[Begin Data excerpts]
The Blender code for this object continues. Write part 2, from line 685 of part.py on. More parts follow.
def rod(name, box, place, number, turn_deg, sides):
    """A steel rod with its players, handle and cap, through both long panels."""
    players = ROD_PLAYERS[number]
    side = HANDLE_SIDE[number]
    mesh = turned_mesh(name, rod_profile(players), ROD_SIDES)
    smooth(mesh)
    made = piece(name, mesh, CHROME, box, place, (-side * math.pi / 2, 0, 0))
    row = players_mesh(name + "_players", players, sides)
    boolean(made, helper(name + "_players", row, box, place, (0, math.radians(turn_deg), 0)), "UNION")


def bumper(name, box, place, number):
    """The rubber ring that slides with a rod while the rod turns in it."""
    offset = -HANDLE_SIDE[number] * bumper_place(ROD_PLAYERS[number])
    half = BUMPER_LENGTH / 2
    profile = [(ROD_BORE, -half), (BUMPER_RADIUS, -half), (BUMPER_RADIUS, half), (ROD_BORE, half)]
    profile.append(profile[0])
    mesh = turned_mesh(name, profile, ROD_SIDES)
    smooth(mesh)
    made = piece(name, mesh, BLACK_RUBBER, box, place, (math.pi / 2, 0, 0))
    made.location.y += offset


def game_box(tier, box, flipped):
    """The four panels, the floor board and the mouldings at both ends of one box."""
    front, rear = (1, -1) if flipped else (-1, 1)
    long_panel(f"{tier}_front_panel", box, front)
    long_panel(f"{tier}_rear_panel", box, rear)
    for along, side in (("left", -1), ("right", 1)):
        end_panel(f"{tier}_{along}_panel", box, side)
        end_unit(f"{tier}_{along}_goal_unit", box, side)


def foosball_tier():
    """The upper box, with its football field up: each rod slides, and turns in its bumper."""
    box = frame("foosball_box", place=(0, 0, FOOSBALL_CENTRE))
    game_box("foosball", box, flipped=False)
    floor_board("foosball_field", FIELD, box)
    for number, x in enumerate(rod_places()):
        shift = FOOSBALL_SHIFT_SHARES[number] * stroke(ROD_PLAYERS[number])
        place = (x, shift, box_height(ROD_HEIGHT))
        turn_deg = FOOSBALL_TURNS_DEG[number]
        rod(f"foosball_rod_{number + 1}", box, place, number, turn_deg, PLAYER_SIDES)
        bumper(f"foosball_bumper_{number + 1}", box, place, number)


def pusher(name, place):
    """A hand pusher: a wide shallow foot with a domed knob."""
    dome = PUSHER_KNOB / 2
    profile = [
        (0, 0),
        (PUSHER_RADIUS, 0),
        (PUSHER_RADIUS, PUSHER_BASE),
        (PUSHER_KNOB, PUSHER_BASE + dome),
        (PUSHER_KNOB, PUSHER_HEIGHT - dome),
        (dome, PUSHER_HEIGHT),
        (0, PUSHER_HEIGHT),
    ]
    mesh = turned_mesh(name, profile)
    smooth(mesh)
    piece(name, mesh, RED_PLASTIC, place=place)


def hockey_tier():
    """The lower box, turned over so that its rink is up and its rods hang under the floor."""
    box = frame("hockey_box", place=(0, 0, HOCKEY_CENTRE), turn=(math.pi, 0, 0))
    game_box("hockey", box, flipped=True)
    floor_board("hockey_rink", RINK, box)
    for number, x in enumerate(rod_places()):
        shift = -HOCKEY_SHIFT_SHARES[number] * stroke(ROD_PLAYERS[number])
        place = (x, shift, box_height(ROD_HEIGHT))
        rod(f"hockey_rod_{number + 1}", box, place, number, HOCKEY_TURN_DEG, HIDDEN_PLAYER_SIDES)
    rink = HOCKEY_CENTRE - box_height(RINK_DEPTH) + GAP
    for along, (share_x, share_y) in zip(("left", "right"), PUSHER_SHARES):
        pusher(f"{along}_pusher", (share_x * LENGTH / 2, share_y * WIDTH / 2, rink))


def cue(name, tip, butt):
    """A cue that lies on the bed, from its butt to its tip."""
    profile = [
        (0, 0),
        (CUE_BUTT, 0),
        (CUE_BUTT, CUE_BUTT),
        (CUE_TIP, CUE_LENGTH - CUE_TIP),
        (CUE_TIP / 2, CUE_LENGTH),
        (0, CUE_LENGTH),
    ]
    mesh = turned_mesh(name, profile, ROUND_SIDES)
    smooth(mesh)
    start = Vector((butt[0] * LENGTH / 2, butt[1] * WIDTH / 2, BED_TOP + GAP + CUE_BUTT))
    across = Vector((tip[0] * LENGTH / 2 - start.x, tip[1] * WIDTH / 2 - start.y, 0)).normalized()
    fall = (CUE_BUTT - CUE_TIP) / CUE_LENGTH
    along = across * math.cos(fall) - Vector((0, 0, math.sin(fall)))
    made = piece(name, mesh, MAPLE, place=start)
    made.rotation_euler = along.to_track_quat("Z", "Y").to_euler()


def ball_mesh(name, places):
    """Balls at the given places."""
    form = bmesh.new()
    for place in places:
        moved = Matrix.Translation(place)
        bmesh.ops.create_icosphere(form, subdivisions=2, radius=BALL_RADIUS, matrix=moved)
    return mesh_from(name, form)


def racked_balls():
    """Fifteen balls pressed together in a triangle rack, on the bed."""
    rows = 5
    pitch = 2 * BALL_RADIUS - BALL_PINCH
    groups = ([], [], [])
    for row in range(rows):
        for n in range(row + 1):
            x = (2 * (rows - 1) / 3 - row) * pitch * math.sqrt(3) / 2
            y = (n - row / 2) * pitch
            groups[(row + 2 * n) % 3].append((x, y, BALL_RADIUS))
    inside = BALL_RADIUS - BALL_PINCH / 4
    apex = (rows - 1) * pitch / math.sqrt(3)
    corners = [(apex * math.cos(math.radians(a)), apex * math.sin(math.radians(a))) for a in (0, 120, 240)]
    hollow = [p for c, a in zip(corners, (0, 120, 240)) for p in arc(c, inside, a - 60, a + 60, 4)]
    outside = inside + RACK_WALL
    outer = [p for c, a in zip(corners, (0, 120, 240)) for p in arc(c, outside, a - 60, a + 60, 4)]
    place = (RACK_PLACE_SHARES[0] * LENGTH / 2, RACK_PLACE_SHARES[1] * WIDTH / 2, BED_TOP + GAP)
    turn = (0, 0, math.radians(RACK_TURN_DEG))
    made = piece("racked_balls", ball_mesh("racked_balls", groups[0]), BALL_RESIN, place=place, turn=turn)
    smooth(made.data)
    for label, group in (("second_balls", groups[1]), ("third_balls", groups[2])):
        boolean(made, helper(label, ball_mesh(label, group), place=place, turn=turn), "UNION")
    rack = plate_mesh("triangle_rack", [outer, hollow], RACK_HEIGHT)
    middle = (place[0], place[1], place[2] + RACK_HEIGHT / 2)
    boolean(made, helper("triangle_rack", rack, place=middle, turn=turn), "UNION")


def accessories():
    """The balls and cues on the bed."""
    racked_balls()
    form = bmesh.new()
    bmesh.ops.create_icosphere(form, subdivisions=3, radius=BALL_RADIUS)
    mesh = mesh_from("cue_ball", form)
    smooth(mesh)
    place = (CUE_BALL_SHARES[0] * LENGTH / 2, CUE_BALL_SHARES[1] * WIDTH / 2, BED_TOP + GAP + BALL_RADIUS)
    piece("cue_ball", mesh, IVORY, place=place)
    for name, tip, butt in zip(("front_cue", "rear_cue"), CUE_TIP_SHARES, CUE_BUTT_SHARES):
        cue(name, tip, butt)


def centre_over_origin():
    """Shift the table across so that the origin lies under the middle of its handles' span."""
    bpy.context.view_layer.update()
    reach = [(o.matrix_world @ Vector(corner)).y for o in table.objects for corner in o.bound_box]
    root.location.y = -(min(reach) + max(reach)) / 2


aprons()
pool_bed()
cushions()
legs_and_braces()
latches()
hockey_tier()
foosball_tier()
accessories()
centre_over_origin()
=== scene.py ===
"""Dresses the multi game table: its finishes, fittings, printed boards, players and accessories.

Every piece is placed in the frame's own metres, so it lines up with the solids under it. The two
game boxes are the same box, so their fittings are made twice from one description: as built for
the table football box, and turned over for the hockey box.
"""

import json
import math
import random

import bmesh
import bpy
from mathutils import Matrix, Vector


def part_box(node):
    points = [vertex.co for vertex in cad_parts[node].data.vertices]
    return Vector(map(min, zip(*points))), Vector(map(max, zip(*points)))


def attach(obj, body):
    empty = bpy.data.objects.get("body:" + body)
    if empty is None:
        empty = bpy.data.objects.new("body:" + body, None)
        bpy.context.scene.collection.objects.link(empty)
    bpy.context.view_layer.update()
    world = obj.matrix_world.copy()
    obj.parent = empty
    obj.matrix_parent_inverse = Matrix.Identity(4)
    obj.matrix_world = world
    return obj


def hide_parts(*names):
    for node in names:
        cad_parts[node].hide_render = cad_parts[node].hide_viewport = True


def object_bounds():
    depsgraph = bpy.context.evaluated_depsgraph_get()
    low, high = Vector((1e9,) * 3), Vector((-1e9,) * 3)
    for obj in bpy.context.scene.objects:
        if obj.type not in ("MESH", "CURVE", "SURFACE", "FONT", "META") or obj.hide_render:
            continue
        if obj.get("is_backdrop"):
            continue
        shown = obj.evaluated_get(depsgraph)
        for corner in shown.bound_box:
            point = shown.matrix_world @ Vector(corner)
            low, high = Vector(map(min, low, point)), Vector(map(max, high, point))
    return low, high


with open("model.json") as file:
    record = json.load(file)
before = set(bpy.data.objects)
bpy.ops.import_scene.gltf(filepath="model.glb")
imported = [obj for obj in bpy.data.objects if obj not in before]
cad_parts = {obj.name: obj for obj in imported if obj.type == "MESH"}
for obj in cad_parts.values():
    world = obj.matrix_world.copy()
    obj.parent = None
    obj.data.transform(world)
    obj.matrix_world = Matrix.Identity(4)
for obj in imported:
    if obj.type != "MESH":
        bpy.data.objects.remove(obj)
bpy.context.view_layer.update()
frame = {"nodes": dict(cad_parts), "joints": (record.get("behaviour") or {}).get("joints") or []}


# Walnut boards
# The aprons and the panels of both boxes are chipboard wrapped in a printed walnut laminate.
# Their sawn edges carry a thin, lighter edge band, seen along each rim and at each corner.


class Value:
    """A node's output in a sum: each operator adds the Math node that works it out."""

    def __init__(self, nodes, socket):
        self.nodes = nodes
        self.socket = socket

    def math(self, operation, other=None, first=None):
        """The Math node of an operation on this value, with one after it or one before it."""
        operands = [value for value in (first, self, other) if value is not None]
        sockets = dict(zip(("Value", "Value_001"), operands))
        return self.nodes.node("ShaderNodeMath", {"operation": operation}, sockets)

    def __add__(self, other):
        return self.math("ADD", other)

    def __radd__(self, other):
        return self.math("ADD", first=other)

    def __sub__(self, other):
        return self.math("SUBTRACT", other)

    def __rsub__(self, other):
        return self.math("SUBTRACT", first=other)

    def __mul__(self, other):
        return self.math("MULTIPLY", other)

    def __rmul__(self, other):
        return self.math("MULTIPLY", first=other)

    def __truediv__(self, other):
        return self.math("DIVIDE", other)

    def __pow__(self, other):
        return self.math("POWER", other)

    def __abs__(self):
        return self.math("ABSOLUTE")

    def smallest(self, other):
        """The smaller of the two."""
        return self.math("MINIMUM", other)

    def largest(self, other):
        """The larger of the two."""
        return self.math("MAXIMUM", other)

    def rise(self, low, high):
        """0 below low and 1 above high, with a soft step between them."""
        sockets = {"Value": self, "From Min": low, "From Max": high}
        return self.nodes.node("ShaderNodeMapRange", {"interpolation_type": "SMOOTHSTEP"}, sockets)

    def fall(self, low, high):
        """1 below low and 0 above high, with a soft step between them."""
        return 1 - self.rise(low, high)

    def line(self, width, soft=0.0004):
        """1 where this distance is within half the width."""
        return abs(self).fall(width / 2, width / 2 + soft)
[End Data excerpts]
[Begin Data excerpts]
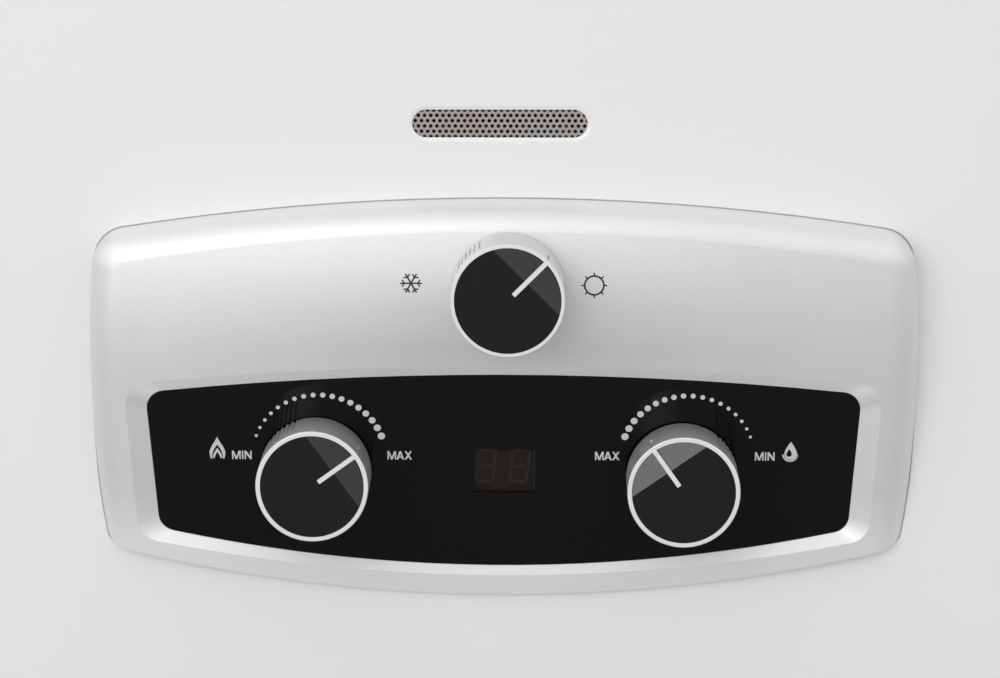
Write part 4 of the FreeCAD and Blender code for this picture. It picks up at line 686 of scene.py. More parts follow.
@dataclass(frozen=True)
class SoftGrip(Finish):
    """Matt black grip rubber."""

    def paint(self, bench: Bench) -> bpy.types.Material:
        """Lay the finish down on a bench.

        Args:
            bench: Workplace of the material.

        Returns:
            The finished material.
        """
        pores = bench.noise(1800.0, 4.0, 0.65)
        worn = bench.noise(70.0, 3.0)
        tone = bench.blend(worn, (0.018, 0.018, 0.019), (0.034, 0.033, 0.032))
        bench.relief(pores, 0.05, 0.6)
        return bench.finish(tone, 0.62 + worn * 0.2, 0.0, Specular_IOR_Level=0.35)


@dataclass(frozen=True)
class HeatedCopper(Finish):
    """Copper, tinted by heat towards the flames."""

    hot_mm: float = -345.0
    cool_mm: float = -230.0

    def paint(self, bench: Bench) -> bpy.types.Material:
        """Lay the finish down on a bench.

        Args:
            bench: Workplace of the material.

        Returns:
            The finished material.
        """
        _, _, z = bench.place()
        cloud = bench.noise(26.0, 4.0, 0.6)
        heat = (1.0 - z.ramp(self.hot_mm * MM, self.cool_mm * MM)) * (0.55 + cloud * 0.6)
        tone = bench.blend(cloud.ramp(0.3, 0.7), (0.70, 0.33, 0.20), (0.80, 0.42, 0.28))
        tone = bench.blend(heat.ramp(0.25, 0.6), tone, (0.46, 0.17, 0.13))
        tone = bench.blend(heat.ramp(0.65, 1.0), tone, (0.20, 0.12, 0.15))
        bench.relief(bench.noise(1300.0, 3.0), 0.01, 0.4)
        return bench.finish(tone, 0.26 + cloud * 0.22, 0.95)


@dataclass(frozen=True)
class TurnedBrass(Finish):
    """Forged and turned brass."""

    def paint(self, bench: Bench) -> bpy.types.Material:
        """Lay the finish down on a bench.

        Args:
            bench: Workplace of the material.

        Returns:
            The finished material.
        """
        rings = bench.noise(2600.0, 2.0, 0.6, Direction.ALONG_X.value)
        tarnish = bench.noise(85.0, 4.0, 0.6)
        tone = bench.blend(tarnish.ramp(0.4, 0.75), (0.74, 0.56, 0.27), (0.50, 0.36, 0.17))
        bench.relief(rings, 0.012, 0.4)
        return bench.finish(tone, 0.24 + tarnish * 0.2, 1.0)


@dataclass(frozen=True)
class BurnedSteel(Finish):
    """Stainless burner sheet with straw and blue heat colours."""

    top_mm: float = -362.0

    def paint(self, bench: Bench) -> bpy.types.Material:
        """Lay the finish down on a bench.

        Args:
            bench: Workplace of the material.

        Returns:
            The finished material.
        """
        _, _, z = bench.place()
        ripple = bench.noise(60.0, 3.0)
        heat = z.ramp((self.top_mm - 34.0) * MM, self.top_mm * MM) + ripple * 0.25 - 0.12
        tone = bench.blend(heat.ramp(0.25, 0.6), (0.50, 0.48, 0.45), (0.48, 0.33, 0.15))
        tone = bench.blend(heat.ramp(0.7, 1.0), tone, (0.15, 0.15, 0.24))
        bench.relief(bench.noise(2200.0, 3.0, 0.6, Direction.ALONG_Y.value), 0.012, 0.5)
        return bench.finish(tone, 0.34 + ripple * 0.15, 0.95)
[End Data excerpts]
[Begin Data excerpts]
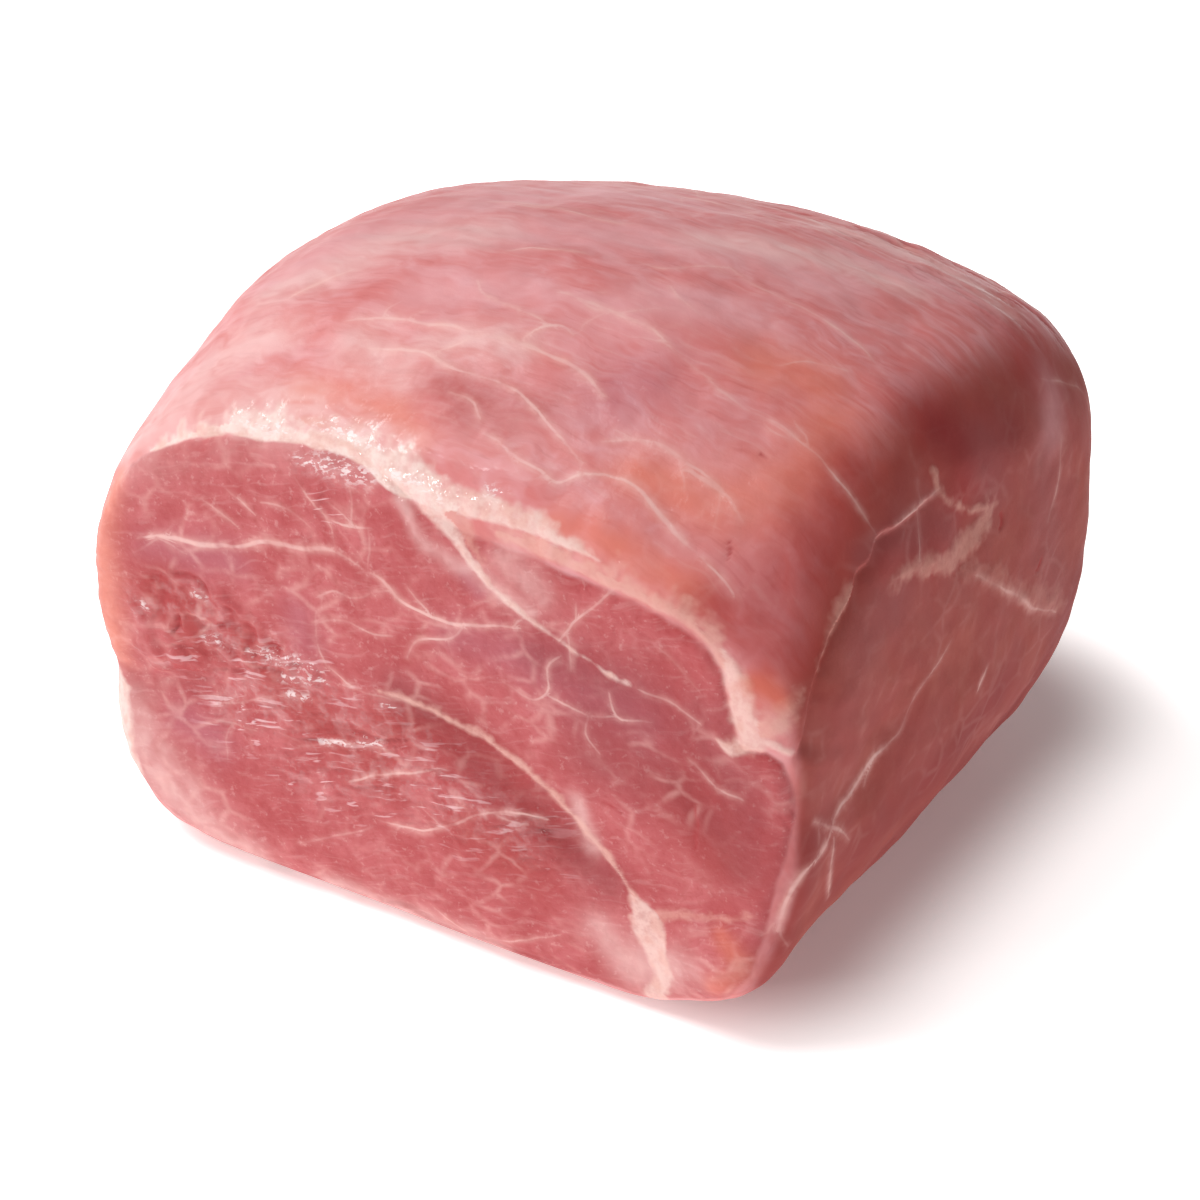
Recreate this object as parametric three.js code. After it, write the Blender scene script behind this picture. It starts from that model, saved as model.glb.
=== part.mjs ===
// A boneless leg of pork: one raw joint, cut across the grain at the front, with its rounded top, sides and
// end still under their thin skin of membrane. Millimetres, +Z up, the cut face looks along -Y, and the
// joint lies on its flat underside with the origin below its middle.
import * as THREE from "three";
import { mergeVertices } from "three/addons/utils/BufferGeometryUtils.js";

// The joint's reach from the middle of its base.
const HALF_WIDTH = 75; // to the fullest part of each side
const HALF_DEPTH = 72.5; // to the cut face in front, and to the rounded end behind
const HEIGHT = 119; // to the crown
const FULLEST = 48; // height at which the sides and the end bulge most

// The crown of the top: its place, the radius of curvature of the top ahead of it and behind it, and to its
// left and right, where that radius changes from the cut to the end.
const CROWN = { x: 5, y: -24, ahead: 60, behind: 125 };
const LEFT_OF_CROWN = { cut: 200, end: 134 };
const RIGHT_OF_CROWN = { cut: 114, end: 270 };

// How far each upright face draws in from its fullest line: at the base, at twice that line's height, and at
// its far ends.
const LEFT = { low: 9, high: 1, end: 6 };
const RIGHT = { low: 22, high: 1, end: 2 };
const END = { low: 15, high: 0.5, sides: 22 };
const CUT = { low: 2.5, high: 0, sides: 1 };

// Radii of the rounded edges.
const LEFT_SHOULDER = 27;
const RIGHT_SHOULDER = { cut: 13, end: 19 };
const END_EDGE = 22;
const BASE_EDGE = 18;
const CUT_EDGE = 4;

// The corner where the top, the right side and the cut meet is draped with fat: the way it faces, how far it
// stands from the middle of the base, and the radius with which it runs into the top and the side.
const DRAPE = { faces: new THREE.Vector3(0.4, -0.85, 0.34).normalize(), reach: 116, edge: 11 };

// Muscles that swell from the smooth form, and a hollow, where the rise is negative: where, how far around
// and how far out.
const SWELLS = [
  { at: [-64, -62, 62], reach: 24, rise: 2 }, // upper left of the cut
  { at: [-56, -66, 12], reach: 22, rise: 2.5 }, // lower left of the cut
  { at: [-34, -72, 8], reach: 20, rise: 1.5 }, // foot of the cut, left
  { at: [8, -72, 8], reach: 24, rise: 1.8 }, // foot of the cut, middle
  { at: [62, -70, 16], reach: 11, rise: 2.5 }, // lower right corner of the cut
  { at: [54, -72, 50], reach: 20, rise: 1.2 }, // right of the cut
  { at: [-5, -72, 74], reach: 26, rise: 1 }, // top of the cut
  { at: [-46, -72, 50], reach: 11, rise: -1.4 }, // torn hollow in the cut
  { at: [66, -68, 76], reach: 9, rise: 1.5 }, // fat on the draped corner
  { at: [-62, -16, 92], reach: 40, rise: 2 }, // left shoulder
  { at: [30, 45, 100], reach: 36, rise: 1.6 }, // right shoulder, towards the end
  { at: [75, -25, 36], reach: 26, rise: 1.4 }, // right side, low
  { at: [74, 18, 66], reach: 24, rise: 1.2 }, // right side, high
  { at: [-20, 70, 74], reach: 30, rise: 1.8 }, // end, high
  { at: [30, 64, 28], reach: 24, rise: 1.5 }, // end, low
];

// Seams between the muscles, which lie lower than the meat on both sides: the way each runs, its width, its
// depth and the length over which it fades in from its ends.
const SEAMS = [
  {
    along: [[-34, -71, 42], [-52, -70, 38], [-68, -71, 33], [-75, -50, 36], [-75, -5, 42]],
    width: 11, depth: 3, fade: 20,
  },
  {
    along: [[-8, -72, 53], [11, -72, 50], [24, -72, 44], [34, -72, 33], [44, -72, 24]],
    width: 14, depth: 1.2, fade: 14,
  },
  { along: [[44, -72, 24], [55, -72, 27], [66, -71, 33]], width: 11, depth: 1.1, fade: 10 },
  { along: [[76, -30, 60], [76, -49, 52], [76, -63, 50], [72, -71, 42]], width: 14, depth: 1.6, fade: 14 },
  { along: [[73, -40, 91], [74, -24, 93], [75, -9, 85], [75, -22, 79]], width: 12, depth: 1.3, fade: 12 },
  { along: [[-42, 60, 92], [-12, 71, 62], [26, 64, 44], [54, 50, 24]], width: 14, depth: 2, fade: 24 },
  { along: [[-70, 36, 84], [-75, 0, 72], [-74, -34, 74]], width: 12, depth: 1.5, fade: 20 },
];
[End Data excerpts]
> **Task to complete**
Reproduce, exactly as written, the stretch of lines whose first line is the one with "Recreate this object" and whose last line is the one with "0, sides: 1".

> **Solution to the exercise**
Recreate this object as parametric three.js code. After it, write the Blender scene script behind this picture. It starts from that model, saved as model.glb.
=== part.mjs ===
// A boneless leg of pork: one raw joint, cut across the grain at the front, with its rounded top, sides and
// end still under their thin skin of membrane. Millimetres, +Z up, the cut face looks along -Y, and the
// joint lies on its flat underside with the origin below its middle.
import * as THREE from "three";
import { mergeVertices } from "three/addons/utils/BufferGeometryUtils.js";

// The joint's reach from the middle of its base.
const HALF_WIDTH = 75; // to the fullest part of each side
const HALF_DEPTH = 72.5; // to the cut face in front, and to the rounded end behind
const HEIGHT = 119; // to the crown
const FULLEST = 48; // height at which the sides and the end bulge most

// The crown of the top: its place, the radius of curvature of the top ahead of it and behind it, and to its
// left and right, where that radius changes from the cut to the end.
const CROWN = { x: 5, y: -24, ahead: 60, behind: 125 };
const LEFT_OF_CROWN = { cut: 200, end: 134 };
const RIGHT_OF_CROWN = { cut: 114, end: 270 };

// How far each upright face draws in from its fullest line: at the base, at twice that line's height, and at
// its far ends.
const LEFT = { low: 9, high: 1, end: 6 };
const RIGHT = { low: 22, high: 1, end: 2 };
const END = { low: 15, high: 0.5, sides: 22 };
const CUT = { low: 2.5, high: 0, sides: 1 };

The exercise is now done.